- **SHORT EXERCISE**:
Every record must be repeated exactly, with no omission.

(Modeling code records)
****
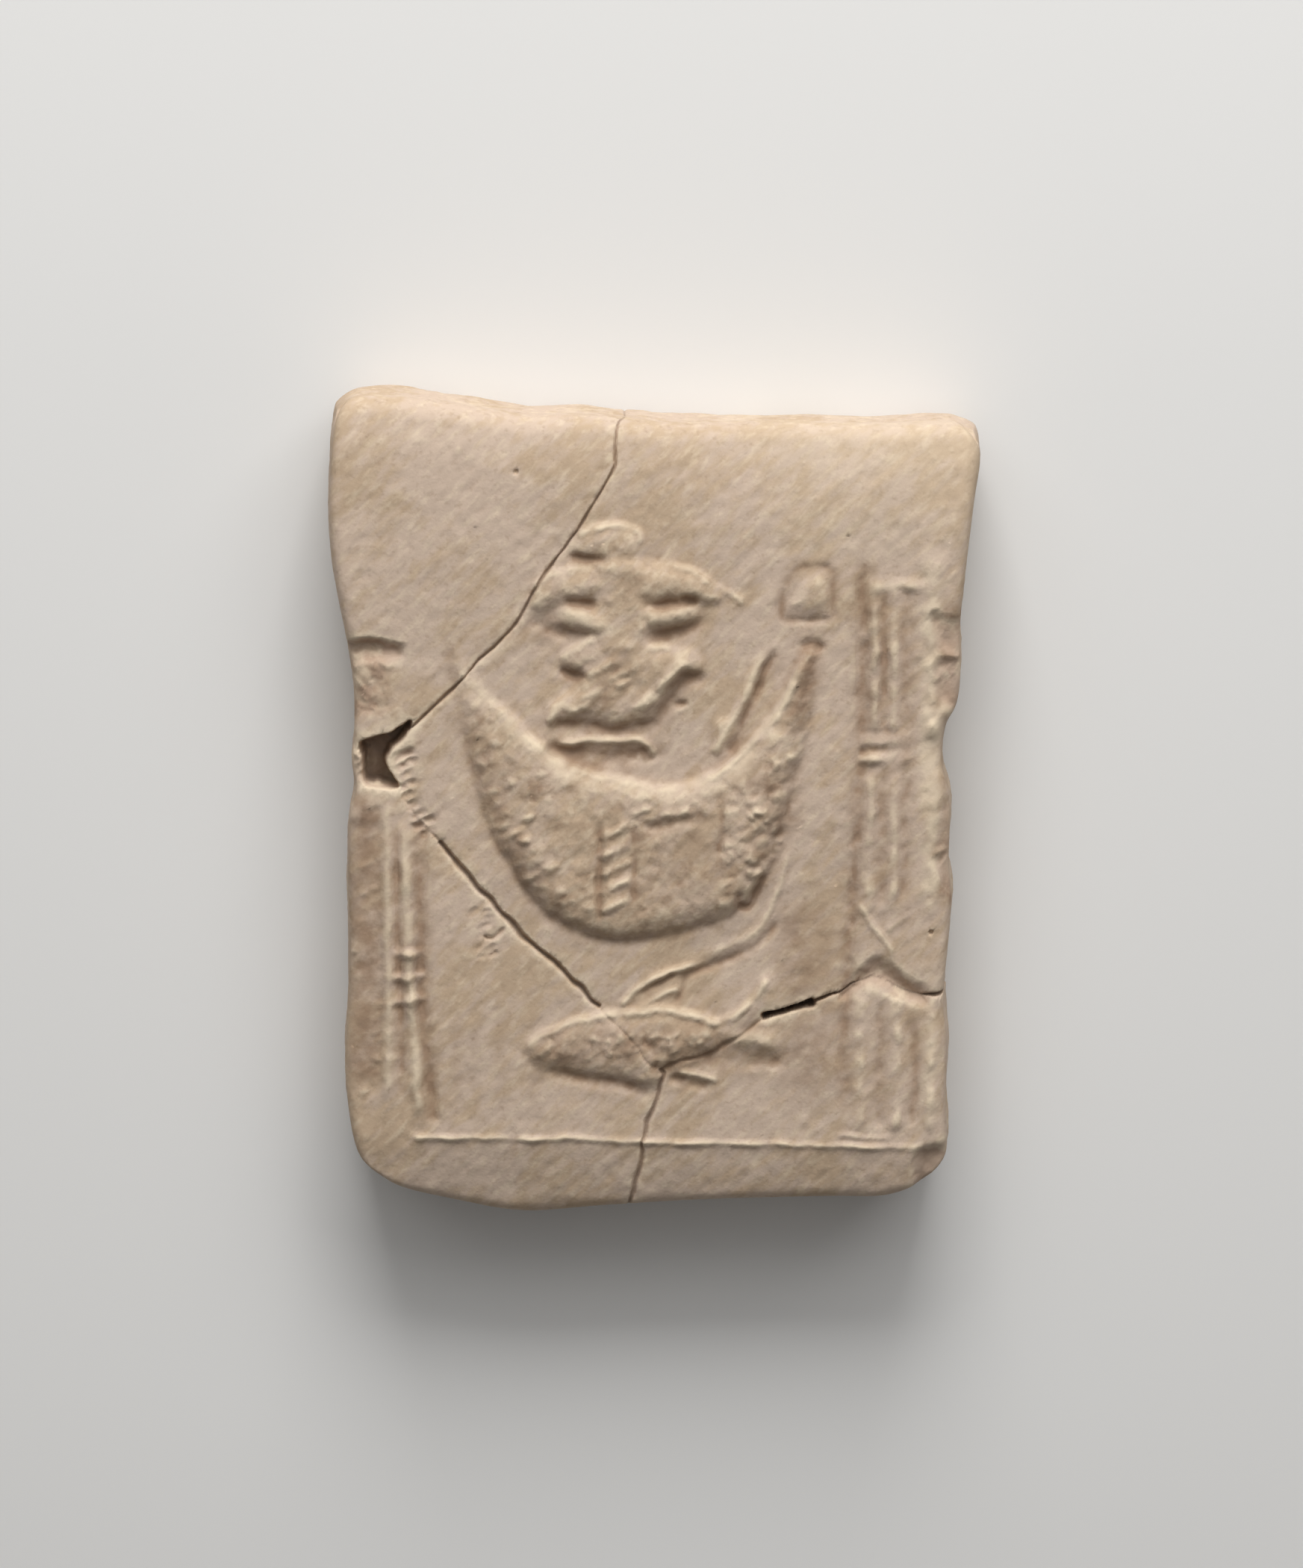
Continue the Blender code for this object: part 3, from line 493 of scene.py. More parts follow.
# %% Head and shoulders
face.dome((-4.9, 30.0), (4.2, 2.6), 0.5)
ridge([-8.9, 31.1, -7.1, 32, -4.3, 32.4, -1.8, 31.7, -1.1, 29.9], 1.3, 0.22)
groove([-10.3, 28.2, -9.3, 28.5, -8, 28.6, -6.4, 28.5, -4.9, 28.2], 1.4, 0.36, 0.35)
LEFT_SHOULDER = [
    -13.9, 23.4, -13.7, 24.5, -13, 25.8, -11.7, 26.8, -9.9, 27.4, -8, 27.7, -3.9, 27.6, -3.9, 23.1, -6.4,
    23.6, -9.9, 23.6, -11.8, 23.1, -13, 22.6]
RIGHT_SHOULDER = [
    -3.2, 27.7, 1.5, 28, 4, 27.4, 5.7, 26.6, 6.9, 25.4, 7.9, 24.1, 6.5, 23.6, 2.8, 23.6, 0.7, 23.4, -1.4,
    22.9, -3.2, 23.1]
for shoulder in (LEFT_SHOULDER, RIGHT_SHOULDER):
    pad(shoulder, 0.66, 2.4)
ridge([-13.7, 24.5, -12.4, 26.3, -9.9, 27.3, -6.3, 27.4], 1.4, 0.2, 0.15)
ridge([0.8, 28, 4, 27.4, 6.6, 25.7, 8.9, 24.4, 10.2, 23.4], 1.4, 0.2, 0.15)
print("head and shoulders pressed")

# %% Chest and folded forearms
CHEST = [-6.4, 28.4, -1.1, 28.5, -0.7, 24.1, -0.9, 15.3, -6.4, 15.3, -6.8, 19.9, -6.6, 24.1]
pad(CHEST, 0.66, 1.8)
groove([-10.3, 23.7, -9, 23.4, -7.6, 23.3, -6.1, 22.9], 1.7, 0.44, 0.3)
groove([-0.9, 22.9, 0.7, 23.2, 2.3, 23.4, 4, 23.8, 5.1, 24.3], 1.7, 0.42, 0.3)
for forearm in ([-11.5, 22.7, -9.9, 22.4, -8.4, 22, -6.8, 21.4, -5.1, 20.6, -3.7, 19.8],
                [-2.4, 21.6, -1, 21.8, 0.3, 22, 1.9, 22.4, 3.6, 22.8, 5.6, 23.1]):
    face.strip(face.form, forearm, 3.4, 0.8, 0.35, 1)
    face.strip(face.pale, forearm, 2.2, 0.5, 0.2)
groove([-14.2, 22.3, -13.4, 21.4, -11.8, 20.5, -9.9, 20.2, -7.7, 20], 2.2, 0.24, 0.3)
groove([-1.2, 19.2, 0.3, 19.7, 1.9, 20, 3.8, 20.7, 5.4, 21.6, 7.6, 22.1], 2.2, 0.22, 0.3)
print("forearms pressed")

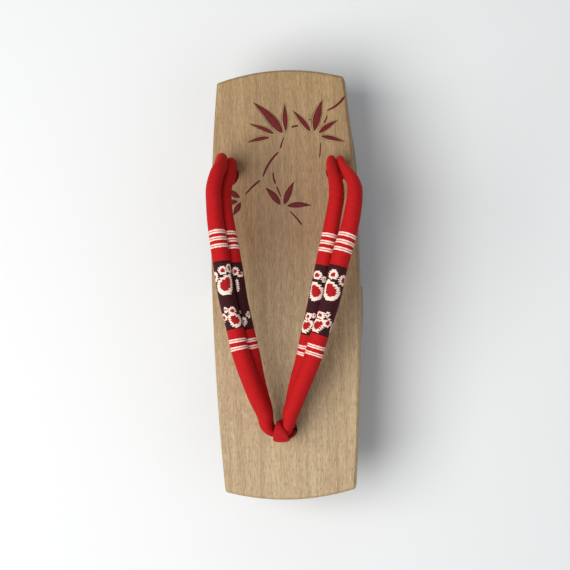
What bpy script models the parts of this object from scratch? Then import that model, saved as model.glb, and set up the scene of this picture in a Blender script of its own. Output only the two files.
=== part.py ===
****
- **TASK RESPONSE**:
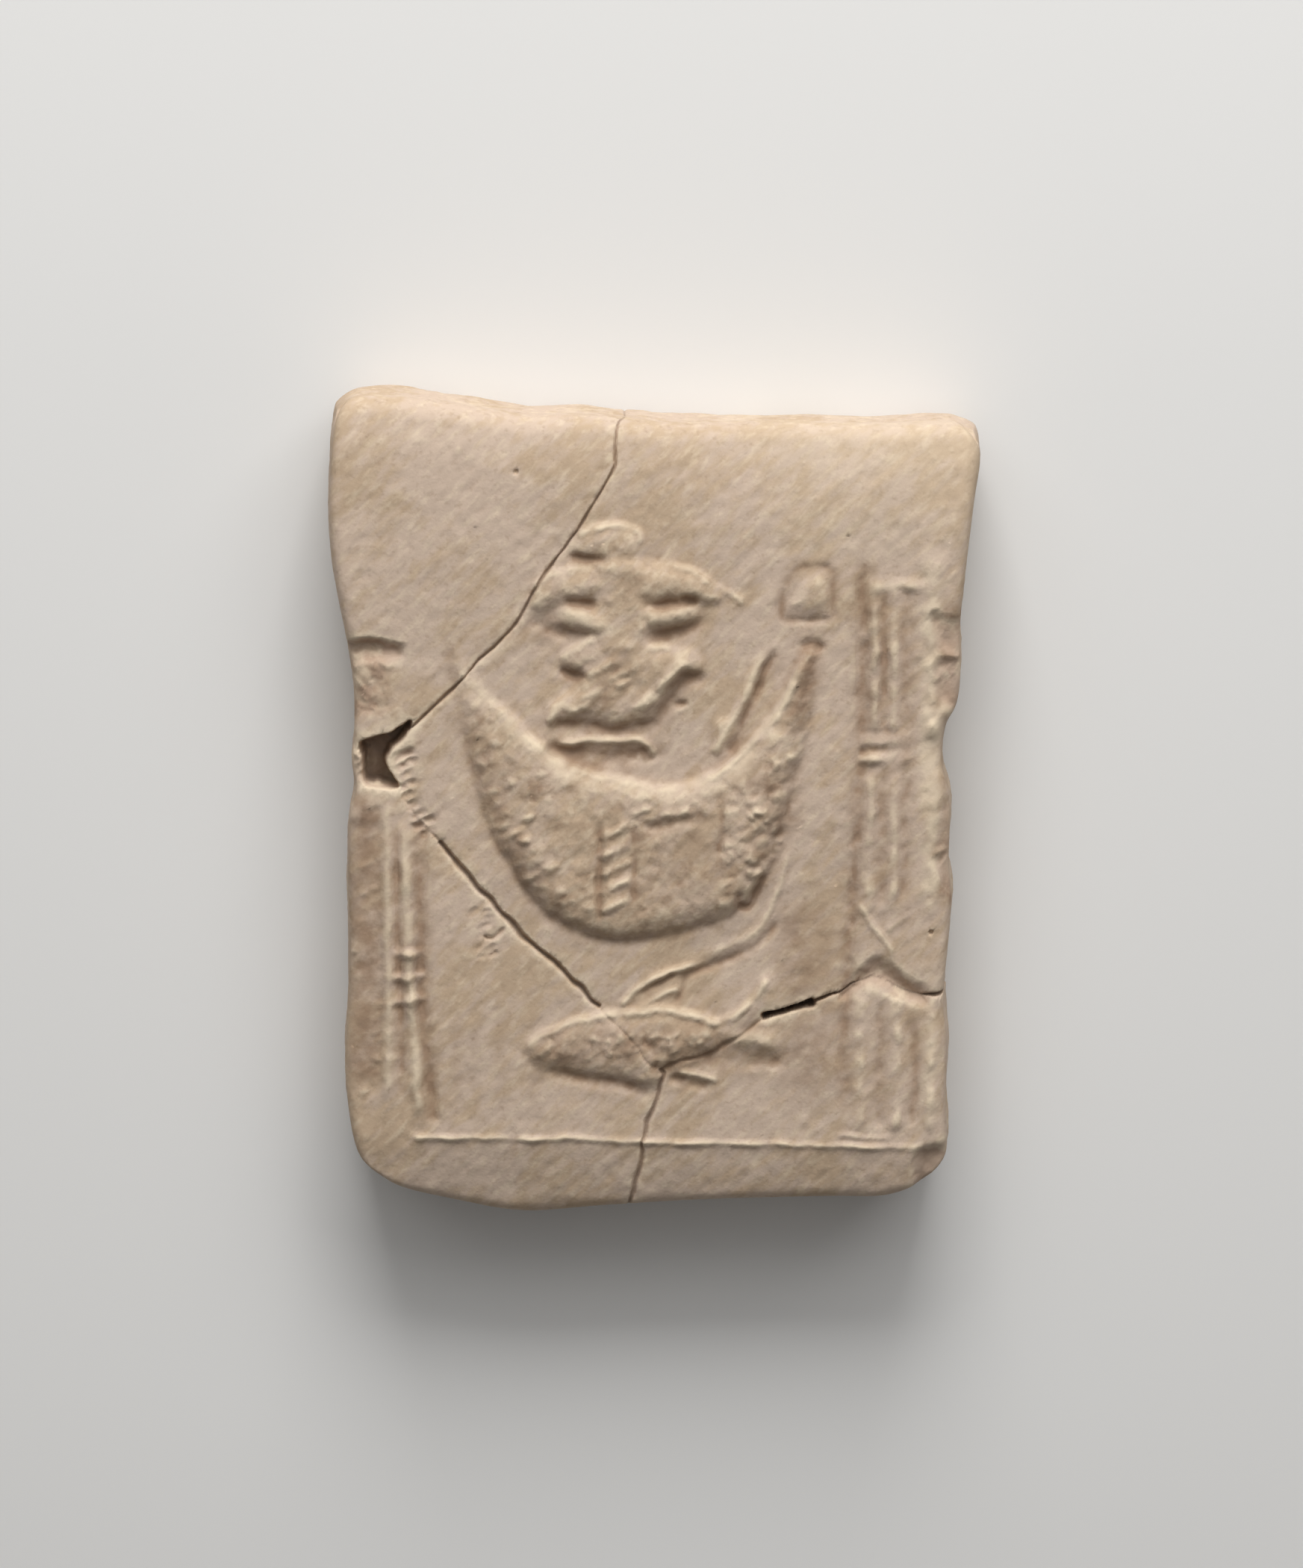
Continue the Blender code for this object: part 3, from line 493 of scene.py. More parts follow.
# %% Head and shoulders
face.dome((-4.9, 30.0), (4.2, 2.6), 0.5)
ridge([-8.9, 31.1, -7.1, 32, -4.3, 32.4, -1.8, 31.7, -1.1, 29.9], 1.3, 0.22)
groove([-10.3, 28.2, -9.3, 28.5, -8, 28.6, -6.4, 28.5, -4.9, 28.2], 1.4, 0.36, 0.35)
LEFT_SHOULDER = [
    -13.9, 23.4, -13.7, 24.5, -13, 25.8, -11.7, 26.8, -9.9, 27.4, -8, 27.7, -3.9, 27.6, -3.9, 23.1, -6.4,
    23.6, -9.9, 23.6, -11.8, 23.1, -13, 22.6]
RIGHT_SHOULDER = [
    -3.2, 27.7, 1.5, 28, 4, 27.4, 5.7, 26.6, 6.9, 25.4, 7.9, 24.1, 6.5, 23.6, 2.8, 23.6, 0.7, 23.4, -1.4,
    22.9, -3.2, 23.1]
for shoulder in (LEFT_SHOULDER, RIGHT_SHOULDER):
    pad(shoulder, 0.66, 2.4)
ridge([-13.7, 24.5, -12.4, 26.3, -9.9, 27.3, -6.3, 27.4], 1.4, 0.2, 0.15)
ridge([0.8, 28, 4, 27.4, 6.6, 25.7, 8.9, 24.4, 10.2, 23.4], 1.4, 0.2, 0.15)
print("head and shoulders pressed")

# %% Chest and folded forearms
CHEST = [-6.4, 28.4, -1.1, 28.5, -0.7, 24.1, -0.9, 15.3, -6.4, 15.3, -6.8, 19.9, -6.6, 24.1]
pad(CHEST, 0.66, 1.8)
groove([-10.3, 23.7, -9, 23.4, -7.6, 23.3, -6.1, 22.9], 1.7, 0.44, 0.3)
groove([-0.9, 22.9, 0.7, 23.2, 2.3, 23.4, 4, 23.8, 5.1, 24.3], 1.7, 0.42, 0.3)
for forearm in ([-11.5, 22.7, -9.9, 22.4, -8.4, 22, -6.8, 21.4, -5.1, 20.6, -3.7, 19.8],
                [-2.4, 21.6, -1, 21.8, 0.3, 22, 1.9, 22.4, 3.6, 22.8, 5.6, 23.1]):
    face.strip(face.form, forearm, 3.4, 0.8, 0.35, 1)
    face.strip(face.pale, forearm, 2.2, 0.5, 0.2)
groove([-14.2, 22.3, -13.4, 21.4, -11.8, 20.5, -9.9, 20.2, -7.7, 20], 2.2, 0.24, 0.3)
groove([-1.2, 19.2, 0.3, 19.7, 1.9, 20, 3.8, 20.7, 5.4, 21.6, 7.6, 22.1], 2.2, 0.22, 0.3)
print("forearms pressed")

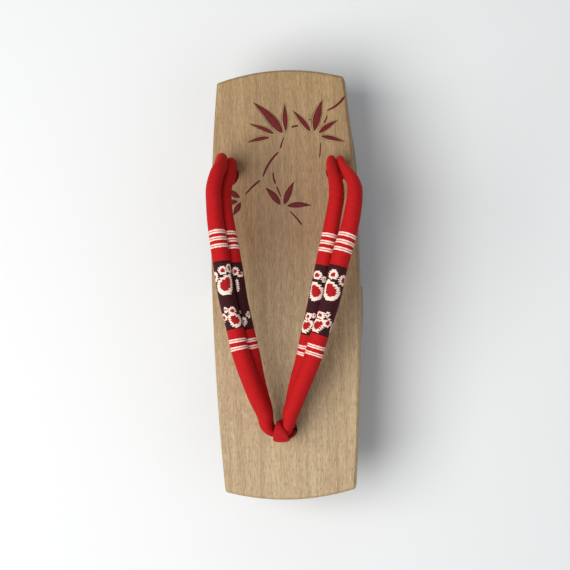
What bpy script models the parts of this object from scratch? Then import that model, saved as model.glb, and set up the scene of this picture in a Blender script of its own. Output only the two files.
=== part.py ===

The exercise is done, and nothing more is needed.